In the previous post I showed the API surface: write a predicate once, evaluate it against any backend by swapping a type parameter. What I did not show is what is actually happening inside. This post does that. We read the source code together, file by file, and see how something that looks like magic is just careful use of the type system.
An empty trait with a full-time job #
A phantom type is a type parameter that the compiler tracks but the runtime never sees. Think of it like a luggage tag at the airport. The tag tells the system where your bag is going. The bag itself does not change. And when you land, the tag is discarded.
In criteria4s, the luggage tag is CriteriaTag:
// core/src/main/scala/.../Criteria.scala
trait Criteria[T <: CriteriaTag] {
def value: String
}
object Criteria {
private[criteria4s] def pure[T <: CriteriaTag](v: String): Criteria[T] =
new Criteria[T] {
override def value: String = v
}
private[core] trait CriteriaTag
}CriteriaTag is an empty trait. No fields. No methods. No state. It exists only at the type level. Criteria[T] wraps a String. That is it. At runtime, a Criteria[SQL] and a Criteria[MongoDB] are identical objects: both are just wrappers around a string. The T is gone, erased by the JVM after compilation.
The interesting part is pure. It is private[criteria4s]. You cannot call it. The only way to produce a Criteria[T] is through the predicates and conjunctions criteria4s provides. This means the string inside is always well-formed. Nobody sneaks in a raw "DROP TABLE users" and labels it Criteria[SQL].
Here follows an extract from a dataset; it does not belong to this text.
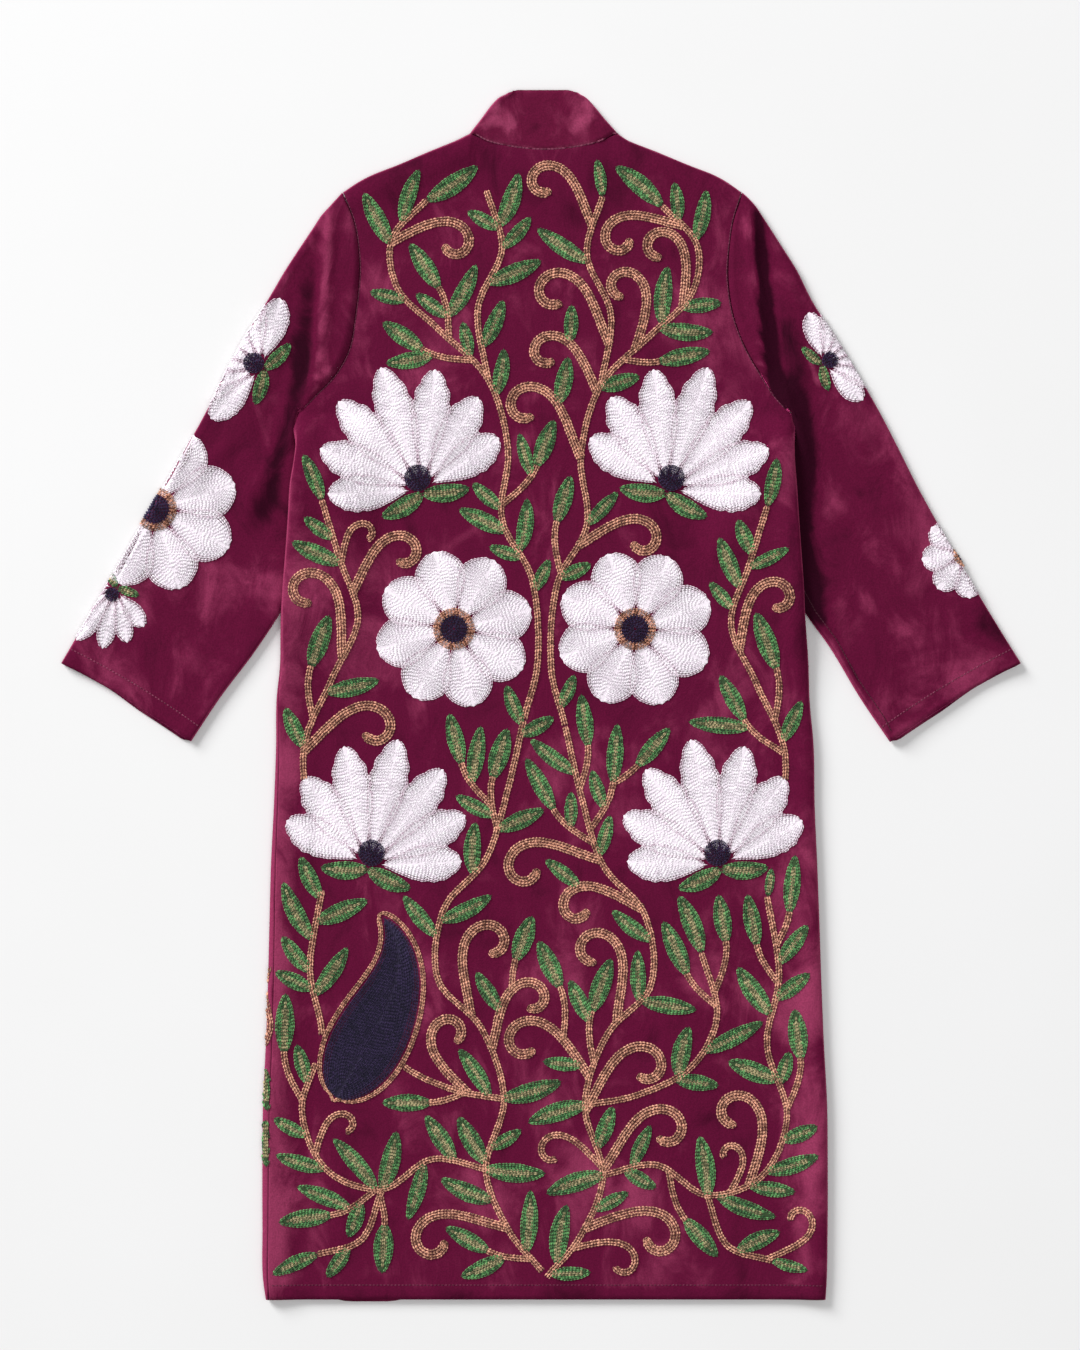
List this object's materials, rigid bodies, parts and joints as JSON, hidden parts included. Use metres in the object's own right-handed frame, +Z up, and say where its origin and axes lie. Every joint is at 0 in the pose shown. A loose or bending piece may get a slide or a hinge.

Values that know nothing about formatting #
Every operand in a criteria4s expression is a Ref[D, V]:
sealed trait Ref[D <: CriteriaTag, V] {
def asString(using show: Show[V, D]): String
}
object Ref {
trait Value[D <: CriteriaTag, V] extends Ref[D, V]
trait Col[D <: CriteriaTag] extends Ref[D, Column]
trait Collection[D <: CriteriaTag, V] extends Ref[D, Seq[V]]
trait Range[D <: CriteriaTag, V] extends Ref[D, (V, V)]
}
case class Column(colName: String) extends AnyValLook at asString. It does not produce a string on its own. It requires a Show[V, D] in scope. A Ref holds a value but has no idea how to format it. Formatting is someone else’s job.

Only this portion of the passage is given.